Beyond field count, cron has at least four other dialect axes that produce real-world incompatibility. First, weekday numbering: Vixie cron uses 0=Sunday through 6=Saturday with 7=Sunday as an alias; Quartz uses 1=Sunday through 7=Saturday; some Go libraries follow Vixie, others follow Quartz. Second, named months and days: most modern parsers accept JAN, FEB, MON, TUE, but some are case-sensitive, some accept three-letter abbreviations only, and some accept full names. Third, the L (last) and W (weekday) qualifiers are Quartz-only and produce syntax errors elsewhere. Fourth, range steps like */15 are universal, but 2-30/4 (start at 2, every 4, stop at 30) is supported by some and rejected by others.
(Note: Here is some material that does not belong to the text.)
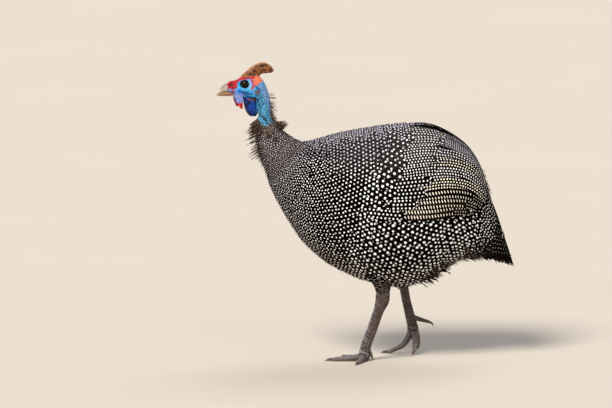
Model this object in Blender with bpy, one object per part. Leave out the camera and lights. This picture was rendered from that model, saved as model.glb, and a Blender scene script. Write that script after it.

A cron expression that runs correctly on your dev laptop's Linux crontab is not guaranteed to run correctly on the cloud scheduler it's destined for. The only safe approach is to test the actual fire times in the target environment, not the parse step.

What we'd actually do

If you maintain a system that accepts cron expressions from users, three things help. Print the next ten fire times back to the user when they save an expression — this catches the "runs at the wrong time" class of bugs immediately, before the bug ships. Reject ambiguous expressions rather than guessing — if your parser supports both Vixie and Quartz weekday numbering, force the user to declare which one. And document the dialect at the input field, not buried in a developer guide. The dialect is part of the syntax, and treating it as a separate concern is exactly what produces these failures.

For ad-hoc cron expression work — figuring out what an expression actually does, or what a recurrence pattern would look like as a cron expression — there are now decent visual tools. The point is to make the fire-time visualization the default, not an optional sanity check.